▶ Exercise: Only the lines from the one containing "cushion_front_left();" through the one containing "record = json.load(file)" are to be copied, exactly and with both ends kept.

▶ Source data:
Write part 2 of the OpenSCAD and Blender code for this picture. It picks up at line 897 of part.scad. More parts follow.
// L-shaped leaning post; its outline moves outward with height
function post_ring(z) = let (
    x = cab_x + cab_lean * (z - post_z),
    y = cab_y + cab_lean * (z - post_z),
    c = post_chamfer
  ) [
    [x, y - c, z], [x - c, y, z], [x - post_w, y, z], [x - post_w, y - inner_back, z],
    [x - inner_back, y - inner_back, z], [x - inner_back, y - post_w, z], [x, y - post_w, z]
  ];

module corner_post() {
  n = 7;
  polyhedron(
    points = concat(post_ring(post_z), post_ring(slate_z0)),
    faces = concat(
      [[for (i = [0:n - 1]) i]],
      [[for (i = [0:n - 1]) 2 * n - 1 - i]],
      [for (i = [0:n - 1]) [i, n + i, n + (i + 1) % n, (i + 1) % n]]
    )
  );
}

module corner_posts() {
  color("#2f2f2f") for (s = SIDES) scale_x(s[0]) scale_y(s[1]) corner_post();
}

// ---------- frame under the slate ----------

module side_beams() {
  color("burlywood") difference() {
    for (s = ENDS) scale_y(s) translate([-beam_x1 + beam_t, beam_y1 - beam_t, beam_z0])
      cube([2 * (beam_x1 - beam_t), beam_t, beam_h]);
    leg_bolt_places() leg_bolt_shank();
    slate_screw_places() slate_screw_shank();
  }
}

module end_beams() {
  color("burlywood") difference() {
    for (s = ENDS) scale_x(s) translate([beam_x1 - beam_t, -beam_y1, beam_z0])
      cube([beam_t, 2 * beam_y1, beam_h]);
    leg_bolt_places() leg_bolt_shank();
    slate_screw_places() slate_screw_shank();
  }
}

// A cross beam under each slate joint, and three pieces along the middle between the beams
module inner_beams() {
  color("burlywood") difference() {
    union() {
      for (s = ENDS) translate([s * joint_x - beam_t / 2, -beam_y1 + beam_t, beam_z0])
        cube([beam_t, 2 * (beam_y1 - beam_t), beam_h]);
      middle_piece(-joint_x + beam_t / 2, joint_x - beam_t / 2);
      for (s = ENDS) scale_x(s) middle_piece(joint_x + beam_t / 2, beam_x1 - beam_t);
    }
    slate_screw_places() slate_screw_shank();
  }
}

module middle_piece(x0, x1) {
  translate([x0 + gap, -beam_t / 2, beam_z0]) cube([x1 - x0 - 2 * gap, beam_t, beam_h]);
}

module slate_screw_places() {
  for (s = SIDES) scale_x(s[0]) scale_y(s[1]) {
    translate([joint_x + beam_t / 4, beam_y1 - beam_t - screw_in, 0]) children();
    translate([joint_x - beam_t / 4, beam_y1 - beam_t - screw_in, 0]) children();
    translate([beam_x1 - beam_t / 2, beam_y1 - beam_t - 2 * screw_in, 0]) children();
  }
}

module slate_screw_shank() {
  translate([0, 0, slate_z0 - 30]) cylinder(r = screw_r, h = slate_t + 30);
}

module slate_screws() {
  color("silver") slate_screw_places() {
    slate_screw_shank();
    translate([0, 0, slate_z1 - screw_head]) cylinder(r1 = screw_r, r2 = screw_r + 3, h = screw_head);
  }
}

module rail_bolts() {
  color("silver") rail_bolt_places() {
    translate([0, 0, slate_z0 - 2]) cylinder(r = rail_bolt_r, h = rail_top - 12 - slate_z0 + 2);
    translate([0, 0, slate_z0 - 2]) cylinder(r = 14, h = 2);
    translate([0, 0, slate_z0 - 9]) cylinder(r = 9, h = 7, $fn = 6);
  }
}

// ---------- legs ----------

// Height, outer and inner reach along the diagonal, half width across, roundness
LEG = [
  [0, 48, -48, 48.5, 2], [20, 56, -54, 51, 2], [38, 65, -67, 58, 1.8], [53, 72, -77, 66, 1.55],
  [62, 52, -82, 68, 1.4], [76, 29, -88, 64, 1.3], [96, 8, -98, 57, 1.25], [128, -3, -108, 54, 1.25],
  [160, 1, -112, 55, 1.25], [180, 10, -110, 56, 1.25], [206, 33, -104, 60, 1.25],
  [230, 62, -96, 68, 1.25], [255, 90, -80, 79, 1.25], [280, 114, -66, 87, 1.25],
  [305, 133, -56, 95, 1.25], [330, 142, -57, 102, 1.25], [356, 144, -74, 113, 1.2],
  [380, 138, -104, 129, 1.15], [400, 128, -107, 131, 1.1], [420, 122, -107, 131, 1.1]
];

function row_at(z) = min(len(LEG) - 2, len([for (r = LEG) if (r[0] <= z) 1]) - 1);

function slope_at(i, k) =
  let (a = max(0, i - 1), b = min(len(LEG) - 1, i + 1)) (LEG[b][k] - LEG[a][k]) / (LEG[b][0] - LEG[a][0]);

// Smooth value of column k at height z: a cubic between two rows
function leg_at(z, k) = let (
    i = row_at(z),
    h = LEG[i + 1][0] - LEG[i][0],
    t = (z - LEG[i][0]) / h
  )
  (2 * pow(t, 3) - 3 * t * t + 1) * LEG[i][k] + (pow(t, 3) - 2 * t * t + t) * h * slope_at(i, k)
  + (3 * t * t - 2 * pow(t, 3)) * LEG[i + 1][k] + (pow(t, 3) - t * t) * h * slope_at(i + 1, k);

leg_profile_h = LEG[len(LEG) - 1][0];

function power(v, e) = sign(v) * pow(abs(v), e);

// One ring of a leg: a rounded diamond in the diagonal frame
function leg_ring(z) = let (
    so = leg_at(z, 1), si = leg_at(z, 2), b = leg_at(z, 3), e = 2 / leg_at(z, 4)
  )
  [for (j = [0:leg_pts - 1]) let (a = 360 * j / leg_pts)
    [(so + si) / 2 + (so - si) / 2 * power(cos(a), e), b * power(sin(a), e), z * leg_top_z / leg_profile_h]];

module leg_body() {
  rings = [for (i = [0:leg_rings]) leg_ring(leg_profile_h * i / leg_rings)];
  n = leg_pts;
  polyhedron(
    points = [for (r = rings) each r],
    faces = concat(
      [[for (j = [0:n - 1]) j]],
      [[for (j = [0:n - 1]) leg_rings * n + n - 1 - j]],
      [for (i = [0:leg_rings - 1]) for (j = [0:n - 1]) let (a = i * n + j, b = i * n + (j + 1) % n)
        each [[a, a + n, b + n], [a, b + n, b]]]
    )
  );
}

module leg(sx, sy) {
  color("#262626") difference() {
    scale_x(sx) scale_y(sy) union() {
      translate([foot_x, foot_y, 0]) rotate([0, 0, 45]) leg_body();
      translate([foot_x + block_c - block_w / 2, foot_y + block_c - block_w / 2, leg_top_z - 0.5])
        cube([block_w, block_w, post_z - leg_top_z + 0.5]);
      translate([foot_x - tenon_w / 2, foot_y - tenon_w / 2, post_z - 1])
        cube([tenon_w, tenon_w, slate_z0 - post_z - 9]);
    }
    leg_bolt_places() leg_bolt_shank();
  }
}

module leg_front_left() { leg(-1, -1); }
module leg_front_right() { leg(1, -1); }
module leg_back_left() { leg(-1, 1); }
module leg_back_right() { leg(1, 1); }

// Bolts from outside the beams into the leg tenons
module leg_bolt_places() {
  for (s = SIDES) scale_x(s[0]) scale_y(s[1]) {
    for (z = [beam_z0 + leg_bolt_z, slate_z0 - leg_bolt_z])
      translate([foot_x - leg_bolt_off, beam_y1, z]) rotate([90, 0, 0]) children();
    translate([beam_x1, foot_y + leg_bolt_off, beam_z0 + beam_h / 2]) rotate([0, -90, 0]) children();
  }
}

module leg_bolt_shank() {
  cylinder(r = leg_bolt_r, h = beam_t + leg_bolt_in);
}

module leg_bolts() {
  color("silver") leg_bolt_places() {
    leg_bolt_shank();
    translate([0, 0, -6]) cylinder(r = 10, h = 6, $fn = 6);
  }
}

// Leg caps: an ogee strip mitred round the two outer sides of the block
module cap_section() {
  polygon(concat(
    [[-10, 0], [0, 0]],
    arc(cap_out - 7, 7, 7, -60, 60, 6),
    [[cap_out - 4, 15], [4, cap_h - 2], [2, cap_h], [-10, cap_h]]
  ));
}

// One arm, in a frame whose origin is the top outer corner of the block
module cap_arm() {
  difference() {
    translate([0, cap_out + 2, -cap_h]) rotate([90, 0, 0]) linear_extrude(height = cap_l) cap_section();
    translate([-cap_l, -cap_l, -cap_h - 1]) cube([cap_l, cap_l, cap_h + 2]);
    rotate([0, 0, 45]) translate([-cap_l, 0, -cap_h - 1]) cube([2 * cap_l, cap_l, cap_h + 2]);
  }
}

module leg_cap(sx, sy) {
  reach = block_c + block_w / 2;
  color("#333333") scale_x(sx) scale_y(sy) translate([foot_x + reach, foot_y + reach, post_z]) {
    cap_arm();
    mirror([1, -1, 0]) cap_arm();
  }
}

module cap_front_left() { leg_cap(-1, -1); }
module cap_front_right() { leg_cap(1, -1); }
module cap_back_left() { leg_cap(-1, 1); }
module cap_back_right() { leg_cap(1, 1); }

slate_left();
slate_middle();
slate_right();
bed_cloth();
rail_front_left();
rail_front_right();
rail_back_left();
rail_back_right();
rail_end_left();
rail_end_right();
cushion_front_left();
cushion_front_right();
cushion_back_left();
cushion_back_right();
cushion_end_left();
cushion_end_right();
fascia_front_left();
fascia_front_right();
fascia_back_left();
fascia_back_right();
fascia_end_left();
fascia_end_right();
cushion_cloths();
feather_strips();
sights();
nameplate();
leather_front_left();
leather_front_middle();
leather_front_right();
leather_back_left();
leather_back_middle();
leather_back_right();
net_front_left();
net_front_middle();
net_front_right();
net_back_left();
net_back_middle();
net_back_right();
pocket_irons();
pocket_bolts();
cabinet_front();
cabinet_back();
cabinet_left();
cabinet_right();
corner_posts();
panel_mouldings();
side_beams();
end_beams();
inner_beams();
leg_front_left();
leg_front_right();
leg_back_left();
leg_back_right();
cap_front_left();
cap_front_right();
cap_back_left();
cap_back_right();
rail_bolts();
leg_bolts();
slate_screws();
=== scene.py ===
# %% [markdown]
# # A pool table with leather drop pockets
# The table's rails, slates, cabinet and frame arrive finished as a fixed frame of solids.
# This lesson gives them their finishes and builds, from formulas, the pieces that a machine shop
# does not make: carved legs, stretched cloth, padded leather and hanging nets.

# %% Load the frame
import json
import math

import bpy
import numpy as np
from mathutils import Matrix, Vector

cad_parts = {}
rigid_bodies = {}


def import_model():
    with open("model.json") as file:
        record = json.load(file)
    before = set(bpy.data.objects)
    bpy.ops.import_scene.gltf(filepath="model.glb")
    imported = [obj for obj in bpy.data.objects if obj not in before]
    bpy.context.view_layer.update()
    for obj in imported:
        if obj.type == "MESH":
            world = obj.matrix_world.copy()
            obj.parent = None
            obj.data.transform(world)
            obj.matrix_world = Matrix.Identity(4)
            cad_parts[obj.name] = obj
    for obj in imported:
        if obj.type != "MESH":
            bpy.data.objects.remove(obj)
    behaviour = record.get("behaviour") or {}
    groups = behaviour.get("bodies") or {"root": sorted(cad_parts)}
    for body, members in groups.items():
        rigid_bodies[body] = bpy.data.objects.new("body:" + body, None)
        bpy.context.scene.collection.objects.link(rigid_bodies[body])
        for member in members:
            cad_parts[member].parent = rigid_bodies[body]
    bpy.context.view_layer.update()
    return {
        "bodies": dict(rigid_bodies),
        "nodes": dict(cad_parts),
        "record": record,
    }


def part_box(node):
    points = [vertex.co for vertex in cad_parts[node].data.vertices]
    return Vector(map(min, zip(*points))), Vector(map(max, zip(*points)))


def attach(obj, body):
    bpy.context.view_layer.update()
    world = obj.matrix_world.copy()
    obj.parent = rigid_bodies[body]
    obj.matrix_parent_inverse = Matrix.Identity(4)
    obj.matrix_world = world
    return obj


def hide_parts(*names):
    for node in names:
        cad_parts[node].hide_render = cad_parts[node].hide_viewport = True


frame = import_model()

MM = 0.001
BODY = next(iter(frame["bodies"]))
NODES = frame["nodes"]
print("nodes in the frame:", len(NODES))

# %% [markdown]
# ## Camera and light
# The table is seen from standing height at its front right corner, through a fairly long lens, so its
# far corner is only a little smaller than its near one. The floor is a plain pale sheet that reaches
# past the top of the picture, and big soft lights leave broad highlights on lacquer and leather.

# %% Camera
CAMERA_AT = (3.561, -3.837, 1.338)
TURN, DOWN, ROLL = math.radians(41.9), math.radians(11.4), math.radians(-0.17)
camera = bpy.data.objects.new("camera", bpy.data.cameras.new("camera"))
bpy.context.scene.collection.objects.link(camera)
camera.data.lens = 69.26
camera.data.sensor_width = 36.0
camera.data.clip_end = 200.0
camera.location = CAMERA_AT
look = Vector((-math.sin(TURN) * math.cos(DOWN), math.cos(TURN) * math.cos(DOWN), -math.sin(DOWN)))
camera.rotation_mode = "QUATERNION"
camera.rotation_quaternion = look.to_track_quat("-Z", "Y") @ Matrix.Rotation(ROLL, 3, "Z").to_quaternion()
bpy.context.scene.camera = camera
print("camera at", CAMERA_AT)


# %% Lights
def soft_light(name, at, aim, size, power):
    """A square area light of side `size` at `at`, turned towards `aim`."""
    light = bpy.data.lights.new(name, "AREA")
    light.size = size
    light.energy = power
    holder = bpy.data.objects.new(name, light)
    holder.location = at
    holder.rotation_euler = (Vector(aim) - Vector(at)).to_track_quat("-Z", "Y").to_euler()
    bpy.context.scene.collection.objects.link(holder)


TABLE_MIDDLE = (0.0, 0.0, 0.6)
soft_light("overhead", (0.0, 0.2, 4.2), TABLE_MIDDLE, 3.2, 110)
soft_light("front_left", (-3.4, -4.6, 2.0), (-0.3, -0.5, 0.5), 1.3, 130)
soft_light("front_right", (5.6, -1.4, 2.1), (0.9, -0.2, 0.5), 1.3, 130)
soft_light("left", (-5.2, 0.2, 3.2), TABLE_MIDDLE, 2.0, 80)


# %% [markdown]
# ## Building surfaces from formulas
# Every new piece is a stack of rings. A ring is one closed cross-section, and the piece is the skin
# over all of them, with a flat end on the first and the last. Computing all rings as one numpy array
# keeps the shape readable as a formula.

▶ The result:
cushion_front_left();
cushion_front_right();
cushion_back_left();
cushion_back_right();
cushion_end_left();
cushion_end_right();
fascia_front_left();
fascia_front_right();
fascia_back_left();
fascia_back_right();
fascia_end_left();
fascia_end_right();
cushion_cloths();
feather_strips();
sights();
nameplate();
leather_front_left();
leather_front_middle();
leather_front_right();
leather_back_left();
leather_back_middle();
leather_back_right();
net_front_left();
net_front_middle();
net_front_right();
net_back_left();
net_back_middle();
net_back_right();
pocket_irons();
pocket_bolts();
cabinet_front();
cabinet_back();
cabinet_left();
cabinet_right();
corner_posts();
panel_mouldings();
side_beams();
end_beams();
inner_beams();
leg_front_left();
leg_front_right();
leg_back_left();
leg_back_right();
cap_front_left();
cap_front_right();
cap_back_left();
cap_back_right();
rail_bolts();
leg_bolts();
slate_screws();
=== scene.py ===
# %% [markdown]
# # A pool table with leather drop pockets
# The table's rails, slates, cabinet and frame arrive finished as a fixed frame of solids.
# This lesson gives them their finishes and builds, from formulas, the pieces that a machine shop
# does not make: carved legs, stretched cloth, padded leather and hanging nets.

# %% Load the frame
import json
import math

import bpy
import numpy as np
from mathutils import Matrix, Vector

cad_parts = {}
rigid_bodies = {}


def import_model():
    with open("model.json") as file:
        record = json.load(file)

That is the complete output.